Port Place: the City could have said, "we think that connector road you suggest is a good idea but we don't want a private strip mall downtown if we can help it. We'll expropriate the property and create a properly integrated city street and subdivide the property so it can be develop over time in a comprehensive way. Now that we are at the table as an equal partner to develop this site to its best potential, let's explore the possibility of bringing other substantial participants into the picture. Let's use our award winning Downtown Design Guidelines as a framework to identify the goals of both the property owner(s) and the City and invite proposals in a design competition. The results are going to be much better for all involved".

Quennell Square: This large underdeveloped inner city site (bordered by Albert, Selby, Franklyn and Dunsmuir) would be the envy of any small city in the country. The City and the Provincial Dept of Education are large primary property owners here. The School District has maintained a presence here and a private trade school is currently using its facility on Selby. The precinct includes the Law Courts Annex and the City-owned Franklyn Street gym. Imagine the redevelopment of Quennell Square as the subject of a country-wide Design Competition, as other cities have done. Imagine incorporating into this precinct a strong element of education and training, designing and incorporating the supporting infrastructure and encouraging the location of private and public education facilities into this block. Critical mass where we now have this growing economic sector, education and training,  spread thinly throughout the city. Where we had dislocation we start to see integration and cross-fertilization. The site would probably include some public space perhaps the entire site designed around a central zocolo creating a very desirable, diverse, residential neighbourhood as well.

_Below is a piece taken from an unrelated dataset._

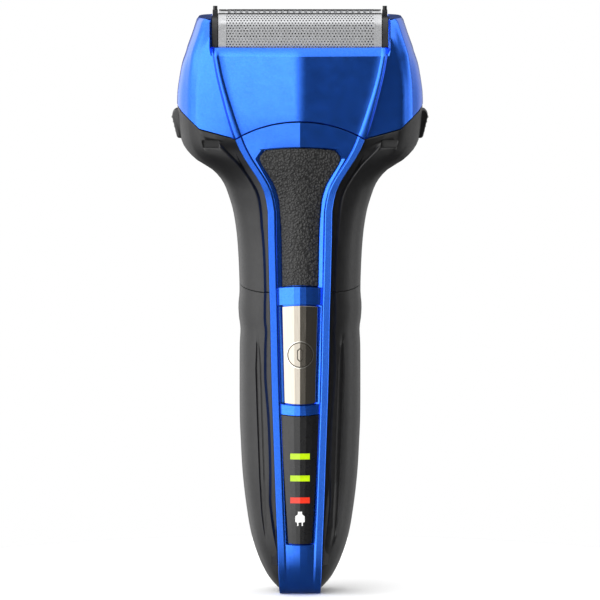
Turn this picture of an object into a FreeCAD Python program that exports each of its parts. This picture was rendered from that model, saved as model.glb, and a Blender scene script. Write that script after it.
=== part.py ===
import FreeCAD, Part
import math
import os

# A cordless foil shaver, 160 mm tall, standing on its tail: +Z up the handle, -Y the front, +X to the right.
# The origin is the middle of the tail's flat end. All lengths are millimetres.

V = FreeCAD.Vector
UP = V(0, 0, 1)
BACK = V(0, 1, 0)
RIGHT = V(1, 0, 0)

# ---------------------------------------------------------------- driving dimensions

crease_rake = 0.11        # how far the front falls back for each millimetre away from its centre crease
shell_wall = 1.8
body_sides = 40           # straight sides in each section of the black body
seam_gap = 0.15           # between the head cap and what it stands on
fit_gap = 0.12            # between the front frame and the housings around it

# The black body: height, half width, front, back, squareness of the section
body_stations = [
    (0.0, 4.2, -6.8, 6.8, 2.4),
    (0.9, 5.6, -8.7, 8.3, 2.4),
    (2.5, 7.3, -10.2, 9.8, 2.4),
    (4.6, 8.9, -11.4, 10.9, 2.4),
    (9.0, 11.1, -12.8, 12.2, 2.4),
    (15.6, 13.3, -13.7, 13.1, 2.5),
    (24.0, 14.7, -14.2, 13.8, 2.5),
    (33.0, 15.7, -14.5, 14.2, 2.5),
    (46.0, 16.4, -14.6, 14.5, 2.5),
    (60.0, 16.5, -14.5, 14.4, 2.5),
    (74.0, 16.5, -14.3, 14.1, 2.5),
    (90.0, 16.7, -14.0, 13.8, 2.5),
    (98.0, 17.3, -13.9, 13.8, 2.6),
    (104.0, 18.2, -13.9, 13.9, 2.7),
    (109.5, 19.8, -14.0, 14.1, 2.9),
    (113.8, 22.4, -14.2, 14.5, 3.2),
    (117.0, 26.0, -14.4, 15.0, 3.8),
    (120.4, 30.4, -14.7, 15.5, 4.8),
    (124.0, 32.3, -15.1, 16.0, 6.0),
    (128.5, 33.0, -15.6, 16.4, 7.0),
    (134.0, 33.3, -16.0, 16.7, 7.0),
]
housing_split_height = 85.0   # where the neck housing meets the handle sleeve, at the sides
housing_split_tilt = 10.0     # degrees: the joint falls towards the front

# The blue front frame: height, half width, crease, back
frame_stations = [
    (0.0, 5.5, -7.4, -5.5),
    (0.9, 5.6, -9.4, -6.3),
    (2.5, 5.7, -11.1, -7.4),
    (4.6, 5.75, -12.3, -8.6),
    (9.0, 5.85, -13.9, -9.6),
    (15.6, 5.95, -14.8, -10.4),
    (24.0, 6.3, -15.3, -10.6),
    (40.0, 6.9, -15.6, -10.6),
    (57.0, 7.5, -15.7, -10.6),
    (70.0, 7.95, -15.6, -10.6),
    (84.0, 8.35, -15.3, -10.6),
    (96.0, 8.6, -15.1, -10.6),
    (104.0, 8.75, -15.2, -10.6),
    (109.5, 9.5, -15.6, -10.9),
    (113.8, 11.4, -16.2, -11.4),
    (118.2, 14.2, -17.0, -11.9),
    (124.6, 17.5, -17.9, -12.6),
    (130.5, 20.0, -18.7, -13.2),
]
lip_width = 1.7
lip_rise = 0.55
lip_inner_slope = 1.0     # width of the sloping wall inside the lip

# The seam between cap and housing, as seen from the front: half width, height
seam_side = (34.0, 133.3)
seam_corner = (27.3, 127.2)
seam_foot = (17.5, 124.6)
seam_crown = 129.5
release_bay = 6.5         # half depth of the level part of the seam, above each release button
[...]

It's hugely difficult to change course but that is what I believe we need to do. Here's the bold stroke that would send the message near and far that Nanaimo is serious about taking a prominent place among the most innovative small cities in the country. -- Now, I know this is not about to happen, but you folks invited some brainstorming. -- The world looks very different from the one in which we eliminated our Urban Containment Boundary and entrenched a vision of residential sprawl, big box retail, and destination golf course resorts. (Whistler Mayor Melamed and many others including our own former CM Berry point out that growth will return only 70% of its costs if you're lucky.) We should recognize that these projects have not proceeded and the Urban Containment Boundary should be reinstated, the lands involved zoned back to something like they were years ago: semi rural, 5 and 10 acre lots encouraging small farms and market gardens. Meanwhile, having shown we're serious about a new vision for a 21st Century Nanaimo, we get to work on developing collaboratively integrated, pedestrian friendly, diverse, multi-use neighbourhoods (Quennell Square, the DND lands to the south of the VIU campus, the Assembly Wharf Lands) in a more compact city. A city which has positioned itself regionally, nationally and internationally as a centre for excellence in the education and training services that are in demand world wide.

Here's a modest, affordable project that would pay for itself and advance the goals of downtown revitalization, economic development and contribute to community building: the City should work with the Port Authority to build a public market facility on the underused Pioneer Waterfront Plaza site. Of particular interest: the contribution to economic development; start up entrepreneurs with a modest amount of capital can get their business up and running and tested without huge risk. There's interesting research being done on public markets at the US based Project for Public Spaces. For instance 60% of market shoppers surveyed said that they visited nearby shops when they went to the market and if they hadn't been visiting the market they wouldn't have stopped into to those shops.

Congratulations to everyone who organized and supported the Vision Nanaimo Rally. It's a good and constructive contribution to a badly needed public conversation about how to make Nanaimo a city to be truly proud of because of our social, economic and environmental accomplishments.